Provide again, from the entries below, every line from the one containing "Recreate this object" through the one containing "TOLERANCE = 1e-4", exactly as written, and no other line.

───── Entries

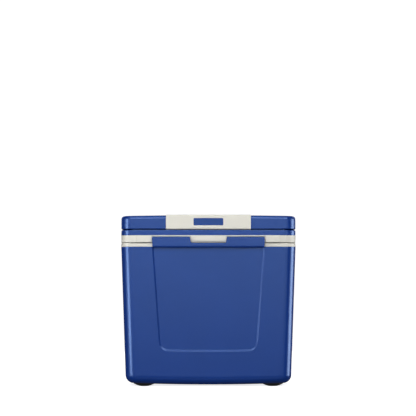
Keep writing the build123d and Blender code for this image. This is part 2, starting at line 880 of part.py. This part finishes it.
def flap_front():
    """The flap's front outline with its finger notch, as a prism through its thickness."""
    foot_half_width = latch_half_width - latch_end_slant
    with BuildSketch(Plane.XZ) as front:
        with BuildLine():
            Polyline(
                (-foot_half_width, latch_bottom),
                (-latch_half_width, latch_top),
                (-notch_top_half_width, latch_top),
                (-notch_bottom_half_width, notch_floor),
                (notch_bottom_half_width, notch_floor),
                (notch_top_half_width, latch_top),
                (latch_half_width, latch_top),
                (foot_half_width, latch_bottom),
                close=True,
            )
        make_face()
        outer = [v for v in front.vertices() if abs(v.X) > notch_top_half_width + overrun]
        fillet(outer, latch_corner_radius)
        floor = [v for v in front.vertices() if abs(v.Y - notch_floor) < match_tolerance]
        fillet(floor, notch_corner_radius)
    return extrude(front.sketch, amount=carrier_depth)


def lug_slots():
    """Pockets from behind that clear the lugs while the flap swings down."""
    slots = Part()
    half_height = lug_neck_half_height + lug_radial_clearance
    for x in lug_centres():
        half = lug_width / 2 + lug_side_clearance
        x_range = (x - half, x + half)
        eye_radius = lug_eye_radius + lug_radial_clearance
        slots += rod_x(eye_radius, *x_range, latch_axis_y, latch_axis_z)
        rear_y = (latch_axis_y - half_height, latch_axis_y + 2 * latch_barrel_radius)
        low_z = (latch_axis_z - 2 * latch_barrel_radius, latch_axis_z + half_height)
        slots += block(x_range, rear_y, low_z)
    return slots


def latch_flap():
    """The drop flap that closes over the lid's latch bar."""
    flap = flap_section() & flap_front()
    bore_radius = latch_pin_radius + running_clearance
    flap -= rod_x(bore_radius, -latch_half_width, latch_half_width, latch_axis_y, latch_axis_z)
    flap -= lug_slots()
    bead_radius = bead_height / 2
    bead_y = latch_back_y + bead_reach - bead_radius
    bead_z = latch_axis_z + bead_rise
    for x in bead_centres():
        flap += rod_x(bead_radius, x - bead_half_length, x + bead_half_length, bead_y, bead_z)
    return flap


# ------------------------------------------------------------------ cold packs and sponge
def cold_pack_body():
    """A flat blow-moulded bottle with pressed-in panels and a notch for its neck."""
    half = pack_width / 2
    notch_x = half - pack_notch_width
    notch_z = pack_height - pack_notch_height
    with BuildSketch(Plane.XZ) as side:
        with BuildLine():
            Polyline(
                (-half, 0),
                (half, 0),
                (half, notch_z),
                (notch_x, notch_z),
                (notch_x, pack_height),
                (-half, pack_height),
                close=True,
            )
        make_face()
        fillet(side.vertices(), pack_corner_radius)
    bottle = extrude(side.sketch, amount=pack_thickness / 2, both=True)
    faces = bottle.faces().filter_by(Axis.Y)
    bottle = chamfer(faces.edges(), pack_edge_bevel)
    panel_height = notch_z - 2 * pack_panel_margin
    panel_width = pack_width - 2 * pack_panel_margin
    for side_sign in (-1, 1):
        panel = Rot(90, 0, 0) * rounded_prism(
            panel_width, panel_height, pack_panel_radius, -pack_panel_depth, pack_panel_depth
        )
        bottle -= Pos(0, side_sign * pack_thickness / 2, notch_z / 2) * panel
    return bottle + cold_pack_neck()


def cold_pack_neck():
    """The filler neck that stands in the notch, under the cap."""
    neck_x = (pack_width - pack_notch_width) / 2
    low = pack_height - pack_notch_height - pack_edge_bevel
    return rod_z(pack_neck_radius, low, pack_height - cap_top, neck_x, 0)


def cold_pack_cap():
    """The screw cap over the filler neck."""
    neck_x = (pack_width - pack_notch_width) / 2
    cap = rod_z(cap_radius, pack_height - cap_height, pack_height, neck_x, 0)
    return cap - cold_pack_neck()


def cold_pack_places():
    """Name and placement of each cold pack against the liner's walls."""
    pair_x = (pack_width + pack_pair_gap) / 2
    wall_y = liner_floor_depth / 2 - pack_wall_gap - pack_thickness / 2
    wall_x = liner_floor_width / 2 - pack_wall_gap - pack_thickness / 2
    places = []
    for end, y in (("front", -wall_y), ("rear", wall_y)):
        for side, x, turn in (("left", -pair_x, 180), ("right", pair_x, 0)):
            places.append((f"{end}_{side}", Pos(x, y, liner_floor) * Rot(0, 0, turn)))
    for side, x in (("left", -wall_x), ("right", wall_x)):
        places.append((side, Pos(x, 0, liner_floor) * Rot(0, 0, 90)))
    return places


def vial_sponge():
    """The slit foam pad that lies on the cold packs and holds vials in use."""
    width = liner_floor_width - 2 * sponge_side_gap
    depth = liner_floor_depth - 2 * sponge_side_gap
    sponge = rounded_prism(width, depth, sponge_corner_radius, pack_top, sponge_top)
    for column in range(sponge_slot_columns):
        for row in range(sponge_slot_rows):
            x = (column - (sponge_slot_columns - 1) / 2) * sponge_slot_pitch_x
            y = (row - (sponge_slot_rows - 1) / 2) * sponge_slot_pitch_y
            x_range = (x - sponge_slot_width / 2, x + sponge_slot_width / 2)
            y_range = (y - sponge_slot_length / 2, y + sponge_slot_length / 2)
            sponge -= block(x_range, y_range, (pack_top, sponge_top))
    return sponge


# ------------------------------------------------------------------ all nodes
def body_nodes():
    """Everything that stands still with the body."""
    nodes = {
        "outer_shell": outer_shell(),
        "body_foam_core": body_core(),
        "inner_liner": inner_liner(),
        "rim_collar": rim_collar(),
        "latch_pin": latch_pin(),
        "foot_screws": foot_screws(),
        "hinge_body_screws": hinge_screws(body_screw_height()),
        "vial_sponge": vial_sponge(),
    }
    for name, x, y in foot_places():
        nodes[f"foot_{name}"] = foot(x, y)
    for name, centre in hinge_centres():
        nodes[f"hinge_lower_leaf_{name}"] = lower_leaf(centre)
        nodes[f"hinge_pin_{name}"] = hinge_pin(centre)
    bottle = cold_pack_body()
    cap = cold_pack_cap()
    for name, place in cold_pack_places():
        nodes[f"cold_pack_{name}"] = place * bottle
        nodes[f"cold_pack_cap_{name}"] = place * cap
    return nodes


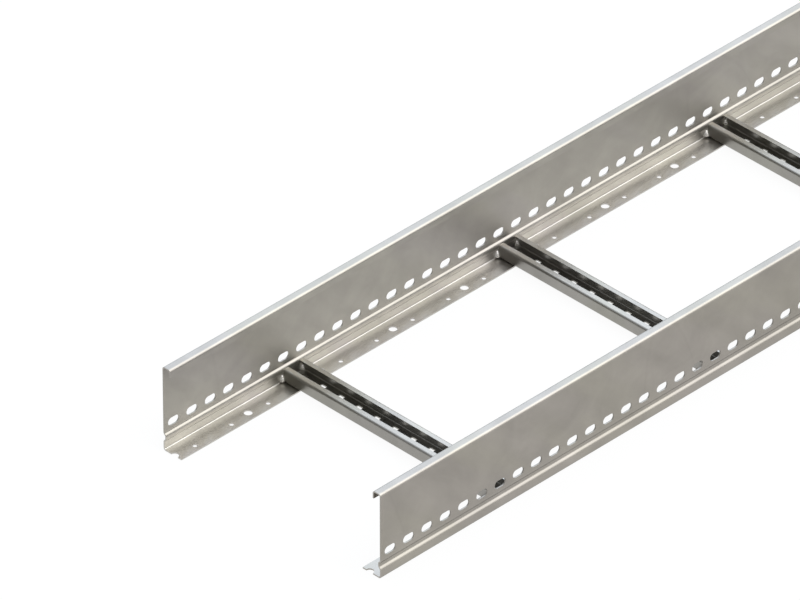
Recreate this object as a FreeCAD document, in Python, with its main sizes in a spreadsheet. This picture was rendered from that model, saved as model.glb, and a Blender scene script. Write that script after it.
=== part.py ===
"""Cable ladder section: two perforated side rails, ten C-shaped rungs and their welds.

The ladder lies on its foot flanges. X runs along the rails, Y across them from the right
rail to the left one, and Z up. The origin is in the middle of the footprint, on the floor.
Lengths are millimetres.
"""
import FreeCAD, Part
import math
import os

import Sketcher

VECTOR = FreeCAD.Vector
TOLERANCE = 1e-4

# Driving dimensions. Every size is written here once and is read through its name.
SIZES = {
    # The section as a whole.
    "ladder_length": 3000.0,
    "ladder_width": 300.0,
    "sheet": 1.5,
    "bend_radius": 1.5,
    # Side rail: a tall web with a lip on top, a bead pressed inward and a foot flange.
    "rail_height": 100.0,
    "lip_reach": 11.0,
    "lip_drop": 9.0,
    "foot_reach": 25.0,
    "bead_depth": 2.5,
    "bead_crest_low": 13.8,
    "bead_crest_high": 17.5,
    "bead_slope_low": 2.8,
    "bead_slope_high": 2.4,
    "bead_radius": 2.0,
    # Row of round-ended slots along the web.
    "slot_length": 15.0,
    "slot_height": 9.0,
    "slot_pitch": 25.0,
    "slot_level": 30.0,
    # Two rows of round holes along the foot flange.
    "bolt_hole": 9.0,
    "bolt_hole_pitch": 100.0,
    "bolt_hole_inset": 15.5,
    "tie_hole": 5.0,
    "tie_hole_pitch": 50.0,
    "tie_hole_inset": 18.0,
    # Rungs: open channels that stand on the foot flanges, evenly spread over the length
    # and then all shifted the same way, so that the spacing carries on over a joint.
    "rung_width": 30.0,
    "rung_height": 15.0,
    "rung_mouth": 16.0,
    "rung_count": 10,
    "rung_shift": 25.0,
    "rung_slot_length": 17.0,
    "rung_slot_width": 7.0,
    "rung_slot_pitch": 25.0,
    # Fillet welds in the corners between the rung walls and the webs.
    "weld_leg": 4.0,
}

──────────

__Correct output__:
Recreate this object as a FreeCAD document, in Python, with its main sizes in a spreadsheet. This picture was rendered from that model, saved as model.glb, and a Blender scene script. Write that script after it.
=== part.py ===
"""Cable ladder section: two perforated side rails, ten C-shaped rungs and their welds.

The ladder lies on its foot flanges. X runs along the rails, Y across them from the right
rail to the left one, and Z up. The origin is in the middle of the footprint, on the floor.
Lengths are millimetres.
"""
import FreeCAD, Part
import math
import os

import Sketcher

VECTOR = FreeCAD.Vector
TOLERANCE = 1e-4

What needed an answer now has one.